CBRE Q2 2025 Canadian Investment Overview: Office and Hotels Stand Out Amid Broad Sector Shifts
Canada’s commercial real estate market is sending mixed signals in 2025, with some asset classes surging while others retreat. CBRE’s Canadian Investment Overview for Q2 2025, released in September, shows that total investment volumes continue to hold steady above the $10 billion mark for the third consecutive quarter. However, while overall investment volumes remain steady, the performance across individual asset classes is far from uniform. Quarterly and yearly percentage changes highlight which sectors are attracting capital and which are experiencing a pullback.
National Investment Overview and Trends
Canadian commercial real estate investment totalled $10.5 billion in the second quarter of 2025, marking a slight decline of 1.9% quarter-over-quarter.

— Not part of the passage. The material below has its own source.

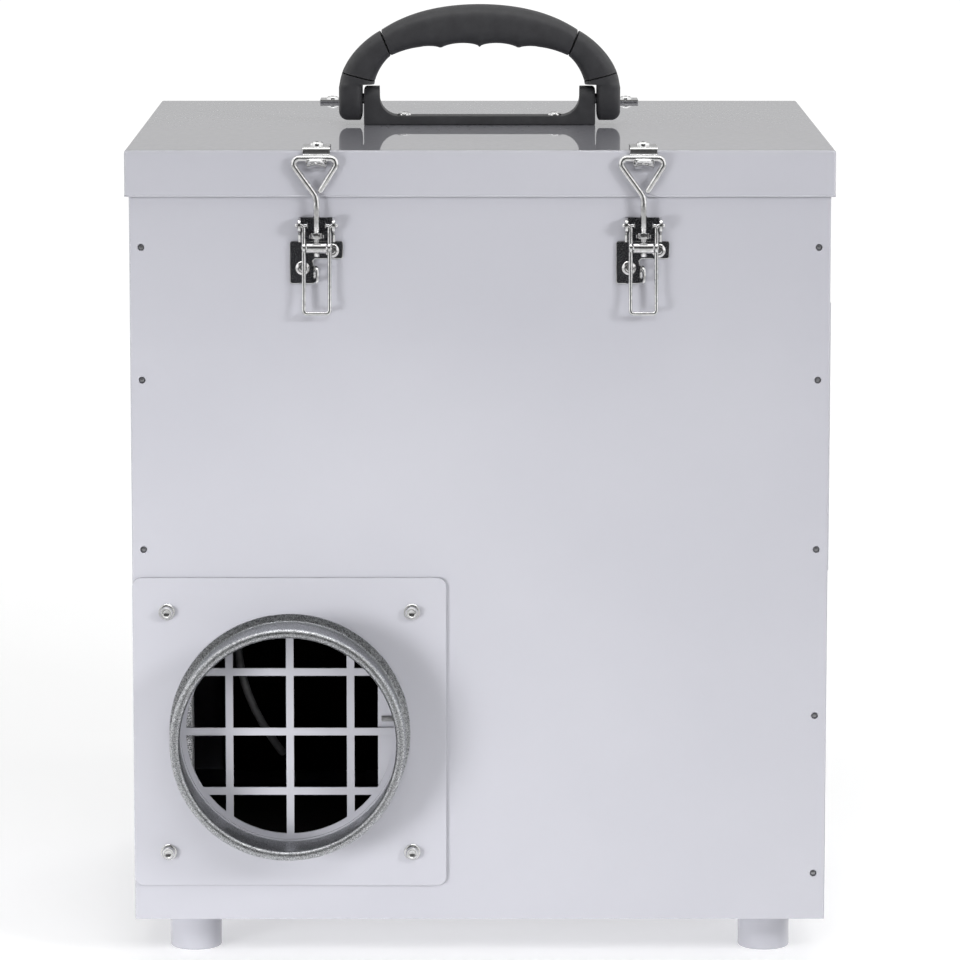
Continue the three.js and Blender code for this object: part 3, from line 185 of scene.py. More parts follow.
def add_finish(name, tones, stops, rough, rough_span, bumps=(), metallic=0.0, coat=0.0, coat_roughness=0.1,
               specular=0.5, sheen=0.0):
    """A Principled material whose colour, roughness and bumps come from patterns in object space. A
    pattern is (scale, detail, roughness, stretch, kind of cells), and is a noise if it has no cells.
    A bump is (pattern, strength, depth in mm)."""
    material = bpy.data.materials.new(name)
    material.use_nodes = True
    tree = material.node_tree
    shader = tree.nodes["Principled BSDF"]
    place = tree.nodes.new("ShaderNodeTexCoord").outputs["Object"]
    settings = {"Metallic": metallic, "Coat Weight": coat, "Coat Roughness": coat_roughness,
                "Specular IOR Level": specular, "Sheen Weight": sheen}
    for key, value in settings.items():
        shader.inputs[key].default_value = value

    def node(kind, **values):
        made = tree.nodes.new(kind)
        for key, value in values.items():
            made.inputs[key].default_value = value
        return made

    def pattern(scale, detail=3.0, roughness=0.5, stretch=None, cells=None):
        at = place
        if stretch:
            mapping = node("ShaderNodeMapping", Scale=stretch)
            tree.links.new(place, mapping.inputs["Vector"])
            at = mapping.outputs["Vector"]
        if cells:
            made = node("ShaderNodeTexVoronoi", Scale=scale)
            made.feature = cells
        else:
            made = node("ShaderNodeTexNoise", Scale=scale, Detail=detail, Roughness=roughness)
        tree.links.new(at, made.inputs["Vector"])
        return made.outputs["Distance" if cells else "Fac"]

    ramp = tree.nodes.new("ShaderNodeValToRGB")
    while len(ramp.color_ramp.elements) < len(stops):
        ramp.color_ramp.elements.new(0.5)
    for element, (at, colour) in zip(ramp.color_ramp.elements, stops):
        element.position = at
        element.color = (*colour, 1)
    tree.links.new(pattern(*tones), ramp.inputs["Fac"])
    tree.links.new(ramp.outputs["Color"], shader.inputs["Base Color"])
    tree.links.new(map_range(tree, pattern(*rough), 0.3, 0.7, *rough_span), shader.inputs["Roughness"])
    normal = None
    for grain, strength, depth_mm in bumps:
        bump = node("ShaderNodeBump", Strength=strength, Distance=depth_mm * MM)
        tree.links.new(pattern(*grain), bump.inputs["Height"])
        if normal is not None:
            tree.links.new(normal, bump.inputs["Normal"])
        normal = bump.outputs["Normal"]
        tree.links.new(normal, shader.inputs["Normal"])
    FINISHES[name] = material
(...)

Importantly, this is the third consecutive quarter where activity surpassed the $10 billion threshold, underscoring the sector’s recovery from the lows of 2024. Compared to Q2 2024, total investment was down 27.5%, though last year’s figures were inflated by a surge of transactions completed ahead of the capital gains tax change deadline. The number of transactions continued to trend upward, climbing 7.5% from Q1 2025 to 1,937 deals.
Source: CBRE
Asset Class Performance
Q2 2025 revealed a Canadian investment market in contrast. Industrial and multifamily showed softening activity; industrial slipped 10.6% quarter-over-quarter, while multifamily fell 11.6%. Retail fared worse, dropping 41.2%, reflecting the slowdown following major mall transactions in the prior quarter.
Industrial, Commercial, and Investment (ICI) land remained steady, down just 0.6%, suggesting that development land continues to hold value even amid softer market conditions.
Office investment broke the trend, rising 177.9% quarter-over-quarter, driven primarily by Oxford Properties’ $1.5 billion purchase of CPPIB’s 50% stake in a seven-property Vancouver and Calgary portfolio. Hotels also saw modest growth, rising 2%, indicating selective investor confidence in hospitality assets despite broader market caution.
Purchaser Dynamics
Private Canadian investors were the most active buyers in Q2, accounting for 44.3% of acquisitions. Pension funds and advisors also played an outsized role, representing 29.2% of activity, driven by Oxford’s office acquisition. Other groups included private equity firms (13.3%), REITs/REOCs (9.6%), institutional firms (2.0%), and foreign investors (1.6%). Purchaser profiling covers deals above $10 million, offering a clear picture of the market’s most influential capital sources.
Cross-Border Investment
Foreign capital inflows reached just $86.7 million in Q2, the lowest quarterly total since Q2 2020. Nearly all foreign investment was directed into industrial properties, with 80.7% of cross-border inflows allocated to the sector. Activity came exclusively from the Americas region.
Geographic Market Highlights
While national volumes edged down, five of the nine tracked Canadian markets saw quarterly increases. Toronto maintained its position as the largest market at $2.9 billion, though its share of national totals was the smallest in more than eight years. Vancouver posted one of the strongest performances, with volumes rising 29.6% to $2.3 billion. The city led in multifamily investment and posted a 278.4% increase in office transactions. Montreal saw a 21.5% quarterly gain to $2.1 billion, leading industrial investment and recording a 395.2% increase in office volumes.
Other highlights included Calgary, where investment was steady at $1.1 billion with office volumes jumping 339.5%, and London, where total investment rose 20.2% thanks to a sharp increase in multifamily activity.